Annual leave is one of the most important statutory entitlements provided to employees under South African labour law. Proper management of this benefit is not only essential for compliance with the Basic Conditions of Employment Act (BCEA) and the Main Collective Agreement of the National Bargaining Council for Hairdressing, Cosmetology, Beauty, and Skincare Industry (HCSBC), but also critical to maintaining operational efficiency and workplace wellbeing.


How Annual Leave Is Accrued

Leave entitlement is accrued over a 12-month leave cycle, which begins from the employee’s date of employment commencement. Annual leave shall fall due on the first working day after completion of each leave cycle. For example, employees working 6 days a week are typically entitled to 1.5 days of leave per month worked, giving them 18 paid leave days over a 12-month cycle.


The Leave Cycle and Carry-Over Period

The leave cycle runs from the date of commencement to the same date the following year. For instance, if an employee started on 1 March 2024, their leave cycle would end on 1 March 2025, by which time they would have accrued 18 paid leave days.


If the employee does not take all their leave within the 12-month cycle, any unused leave may be carried over for a maximum of six additional months. If the leave is still not taken by the end of that six-month grace period, it is forfeited and may not be claimed later subject to certain provisions within the main collective agreement.

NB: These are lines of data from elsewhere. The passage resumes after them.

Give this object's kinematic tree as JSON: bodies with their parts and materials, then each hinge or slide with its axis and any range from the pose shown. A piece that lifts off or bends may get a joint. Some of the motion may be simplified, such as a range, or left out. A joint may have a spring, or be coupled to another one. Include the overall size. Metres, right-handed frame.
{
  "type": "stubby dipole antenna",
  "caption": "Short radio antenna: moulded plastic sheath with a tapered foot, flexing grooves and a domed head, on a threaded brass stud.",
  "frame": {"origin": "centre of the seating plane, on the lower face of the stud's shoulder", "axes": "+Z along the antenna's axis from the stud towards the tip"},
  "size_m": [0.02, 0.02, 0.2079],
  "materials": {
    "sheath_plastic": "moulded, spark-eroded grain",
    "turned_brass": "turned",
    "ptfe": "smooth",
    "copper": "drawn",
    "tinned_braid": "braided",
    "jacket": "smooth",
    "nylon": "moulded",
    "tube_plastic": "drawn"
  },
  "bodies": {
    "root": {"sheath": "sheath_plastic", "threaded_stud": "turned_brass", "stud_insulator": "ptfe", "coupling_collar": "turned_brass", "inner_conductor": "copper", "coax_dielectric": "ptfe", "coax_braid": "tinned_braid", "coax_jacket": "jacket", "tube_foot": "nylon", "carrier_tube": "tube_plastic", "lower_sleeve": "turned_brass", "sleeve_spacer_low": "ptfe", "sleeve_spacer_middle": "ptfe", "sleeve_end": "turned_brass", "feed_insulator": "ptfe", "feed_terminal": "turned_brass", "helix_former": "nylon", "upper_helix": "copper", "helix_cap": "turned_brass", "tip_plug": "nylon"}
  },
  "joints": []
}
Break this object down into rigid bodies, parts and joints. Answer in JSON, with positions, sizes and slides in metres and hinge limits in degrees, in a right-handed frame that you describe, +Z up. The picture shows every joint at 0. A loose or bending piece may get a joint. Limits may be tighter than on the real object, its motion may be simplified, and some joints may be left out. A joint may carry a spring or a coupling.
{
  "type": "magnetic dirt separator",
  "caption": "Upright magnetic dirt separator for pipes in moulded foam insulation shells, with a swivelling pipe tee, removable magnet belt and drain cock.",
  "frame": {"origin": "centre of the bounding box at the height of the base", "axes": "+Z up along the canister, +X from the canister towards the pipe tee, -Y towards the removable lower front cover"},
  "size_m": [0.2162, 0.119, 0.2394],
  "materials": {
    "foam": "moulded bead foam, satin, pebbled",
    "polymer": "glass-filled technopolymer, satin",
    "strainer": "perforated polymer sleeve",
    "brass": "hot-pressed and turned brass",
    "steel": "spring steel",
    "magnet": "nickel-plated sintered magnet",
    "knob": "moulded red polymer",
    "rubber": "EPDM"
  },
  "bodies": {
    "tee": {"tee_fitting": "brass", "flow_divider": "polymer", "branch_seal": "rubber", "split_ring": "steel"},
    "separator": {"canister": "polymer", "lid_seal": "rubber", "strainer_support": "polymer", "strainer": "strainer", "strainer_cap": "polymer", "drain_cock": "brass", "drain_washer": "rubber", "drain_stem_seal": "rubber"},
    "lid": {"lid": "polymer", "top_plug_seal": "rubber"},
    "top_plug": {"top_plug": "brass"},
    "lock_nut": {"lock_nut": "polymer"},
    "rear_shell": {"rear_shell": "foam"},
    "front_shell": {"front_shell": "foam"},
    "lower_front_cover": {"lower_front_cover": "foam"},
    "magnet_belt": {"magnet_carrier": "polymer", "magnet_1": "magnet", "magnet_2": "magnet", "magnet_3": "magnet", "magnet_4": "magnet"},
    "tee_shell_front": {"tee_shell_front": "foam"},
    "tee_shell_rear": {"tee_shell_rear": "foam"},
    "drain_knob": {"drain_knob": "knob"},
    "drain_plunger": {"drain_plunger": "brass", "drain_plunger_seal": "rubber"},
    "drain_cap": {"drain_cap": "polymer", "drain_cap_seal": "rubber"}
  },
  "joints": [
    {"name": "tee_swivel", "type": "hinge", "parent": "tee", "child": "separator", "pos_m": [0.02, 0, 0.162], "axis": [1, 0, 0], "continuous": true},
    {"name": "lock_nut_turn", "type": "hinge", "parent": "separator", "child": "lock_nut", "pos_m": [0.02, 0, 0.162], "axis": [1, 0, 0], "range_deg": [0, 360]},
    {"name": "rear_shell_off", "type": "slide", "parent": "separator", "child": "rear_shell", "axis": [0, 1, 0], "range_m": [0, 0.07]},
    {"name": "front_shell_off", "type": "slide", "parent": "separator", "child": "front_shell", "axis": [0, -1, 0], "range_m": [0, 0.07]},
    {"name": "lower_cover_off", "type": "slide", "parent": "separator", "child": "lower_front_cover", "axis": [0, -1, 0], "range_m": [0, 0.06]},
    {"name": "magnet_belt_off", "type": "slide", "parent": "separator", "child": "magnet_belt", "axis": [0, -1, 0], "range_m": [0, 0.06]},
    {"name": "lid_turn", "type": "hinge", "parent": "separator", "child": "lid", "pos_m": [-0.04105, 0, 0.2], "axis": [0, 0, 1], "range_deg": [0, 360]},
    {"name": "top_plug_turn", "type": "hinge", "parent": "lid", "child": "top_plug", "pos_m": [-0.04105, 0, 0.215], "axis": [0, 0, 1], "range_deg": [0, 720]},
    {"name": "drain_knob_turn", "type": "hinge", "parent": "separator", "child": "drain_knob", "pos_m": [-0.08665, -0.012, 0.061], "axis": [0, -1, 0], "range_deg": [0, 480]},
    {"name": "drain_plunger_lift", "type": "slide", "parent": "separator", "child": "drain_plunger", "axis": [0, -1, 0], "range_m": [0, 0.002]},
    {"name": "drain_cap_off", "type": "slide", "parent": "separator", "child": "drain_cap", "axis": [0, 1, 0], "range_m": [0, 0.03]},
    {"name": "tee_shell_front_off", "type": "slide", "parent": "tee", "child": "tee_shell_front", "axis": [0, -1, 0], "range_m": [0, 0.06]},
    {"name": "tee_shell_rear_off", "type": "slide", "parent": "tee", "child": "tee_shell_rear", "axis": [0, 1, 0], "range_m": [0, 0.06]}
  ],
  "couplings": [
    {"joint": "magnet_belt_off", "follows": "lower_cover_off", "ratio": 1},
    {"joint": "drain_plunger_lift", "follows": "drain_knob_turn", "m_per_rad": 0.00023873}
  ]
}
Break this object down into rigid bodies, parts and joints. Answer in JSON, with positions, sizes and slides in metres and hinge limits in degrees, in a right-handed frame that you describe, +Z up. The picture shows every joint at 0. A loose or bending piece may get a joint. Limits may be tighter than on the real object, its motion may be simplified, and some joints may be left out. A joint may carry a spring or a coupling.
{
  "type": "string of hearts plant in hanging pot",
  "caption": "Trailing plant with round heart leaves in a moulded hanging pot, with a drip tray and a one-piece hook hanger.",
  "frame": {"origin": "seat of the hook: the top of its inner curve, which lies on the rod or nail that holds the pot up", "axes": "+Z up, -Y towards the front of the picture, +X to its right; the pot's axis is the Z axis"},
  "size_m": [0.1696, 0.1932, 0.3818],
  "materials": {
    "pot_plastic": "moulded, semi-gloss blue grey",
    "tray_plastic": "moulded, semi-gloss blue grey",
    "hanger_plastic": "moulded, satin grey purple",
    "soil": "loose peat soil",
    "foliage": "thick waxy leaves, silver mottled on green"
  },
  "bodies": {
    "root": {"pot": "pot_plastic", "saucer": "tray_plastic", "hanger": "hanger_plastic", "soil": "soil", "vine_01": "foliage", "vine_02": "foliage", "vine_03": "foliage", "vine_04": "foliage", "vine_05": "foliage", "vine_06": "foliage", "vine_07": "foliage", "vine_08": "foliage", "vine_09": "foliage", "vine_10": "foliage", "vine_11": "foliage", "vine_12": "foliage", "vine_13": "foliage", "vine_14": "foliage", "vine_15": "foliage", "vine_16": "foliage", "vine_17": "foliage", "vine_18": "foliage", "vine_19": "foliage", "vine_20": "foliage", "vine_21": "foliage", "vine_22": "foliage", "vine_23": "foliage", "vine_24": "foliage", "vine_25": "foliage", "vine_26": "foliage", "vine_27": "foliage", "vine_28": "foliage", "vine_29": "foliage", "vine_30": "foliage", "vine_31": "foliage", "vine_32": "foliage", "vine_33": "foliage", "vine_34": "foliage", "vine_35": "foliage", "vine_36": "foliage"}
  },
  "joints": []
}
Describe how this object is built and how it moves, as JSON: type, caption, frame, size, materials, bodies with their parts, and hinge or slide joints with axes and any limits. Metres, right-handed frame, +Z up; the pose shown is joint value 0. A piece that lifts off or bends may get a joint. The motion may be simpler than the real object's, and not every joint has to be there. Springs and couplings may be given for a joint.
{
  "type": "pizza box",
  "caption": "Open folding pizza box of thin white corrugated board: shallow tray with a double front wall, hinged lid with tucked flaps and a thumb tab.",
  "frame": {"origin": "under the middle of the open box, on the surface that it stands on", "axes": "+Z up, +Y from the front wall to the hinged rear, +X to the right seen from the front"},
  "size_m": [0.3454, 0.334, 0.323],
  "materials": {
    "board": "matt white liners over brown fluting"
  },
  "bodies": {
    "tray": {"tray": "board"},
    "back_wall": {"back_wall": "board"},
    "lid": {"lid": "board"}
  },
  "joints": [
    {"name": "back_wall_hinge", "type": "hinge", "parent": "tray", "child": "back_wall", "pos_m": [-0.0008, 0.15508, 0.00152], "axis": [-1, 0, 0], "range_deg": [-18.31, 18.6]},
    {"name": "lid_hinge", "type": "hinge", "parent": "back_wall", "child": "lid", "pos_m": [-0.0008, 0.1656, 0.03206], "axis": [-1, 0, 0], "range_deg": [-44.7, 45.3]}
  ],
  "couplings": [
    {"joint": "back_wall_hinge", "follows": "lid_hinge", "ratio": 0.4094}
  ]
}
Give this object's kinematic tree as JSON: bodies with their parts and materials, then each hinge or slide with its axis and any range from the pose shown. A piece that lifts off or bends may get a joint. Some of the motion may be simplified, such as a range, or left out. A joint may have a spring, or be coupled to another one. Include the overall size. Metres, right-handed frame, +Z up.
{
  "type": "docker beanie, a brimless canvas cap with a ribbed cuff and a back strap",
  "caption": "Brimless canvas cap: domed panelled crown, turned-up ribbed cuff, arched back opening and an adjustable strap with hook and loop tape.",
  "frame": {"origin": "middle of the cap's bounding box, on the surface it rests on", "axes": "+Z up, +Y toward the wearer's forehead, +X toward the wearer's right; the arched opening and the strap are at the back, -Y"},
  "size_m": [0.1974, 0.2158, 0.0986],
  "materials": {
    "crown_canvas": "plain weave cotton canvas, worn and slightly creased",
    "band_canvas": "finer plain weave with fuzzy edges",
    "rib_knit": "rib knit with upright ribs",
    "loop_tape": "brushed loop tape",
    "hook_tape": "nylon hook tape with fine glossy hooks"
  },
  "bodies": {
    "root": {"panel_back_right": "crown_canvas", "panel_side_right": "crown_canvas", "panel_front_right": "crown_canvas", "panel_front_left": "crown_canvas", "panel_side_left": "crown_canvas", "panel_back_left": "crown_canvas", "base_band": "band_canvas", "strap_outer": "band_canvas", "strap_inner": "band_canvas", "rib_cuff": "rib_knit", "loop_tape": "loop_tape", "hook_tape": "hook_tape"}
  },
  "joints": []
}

Despite the new leave cycle starting as normal, employers may find themselves carrying over unused leave from the previous cycle, creating administrative and financial complications.


Why Employers Must Regulate Leave

Failing to regulate leave effectively can pose serious risks to your business, including:

  • Accumulated financial liability due to excessive accrued leave.

  • Operational disruptions if multiple staff members request extended leave simultaneously.

  • Burnout and reduced productivity, as employees are not encouraged to rest and recharge.


To prevent these issues, it is strongly recommended that employers adopt a clear leave policy. A good practice is to limit the number of carried-over leave days (e.g. a maximum of 5 days into the new cycle), promoting regular time off while reducing long-term liability.


Leave Taken in Advance – What Employers Must Know

It is common for employees to request leave in advance of it being accrued. While this may be granted at the employer’s discretion, it must be done in writing.


The written agreement should clearly state that:

  • The leave is granted in advance.

  • If the employee resigns or is dismissed before working back the days taken, the value of the leave will be deducted from their final remuneration payment.

  • The employee consents to this deduction in line with Section 34 of the BCEA, which governs lawful deductions.


Without such a written agreement, the employer risks making an unlawful deduction, and the employee may succeed in a dispute if they challenge it.


Annual leave is not just a legal requirement—it’s a critical part of employee wellbeing and business continuity. Employers are encouraged to:

  • Monitor and enforce annual leave usage.

  • Create a clear, written leave policy.

  • Handle advance leave responsibly and lawfully.


By doing so, businesses can avoid disputes, promote healthier work environments, and manage leave-related costs more effectively.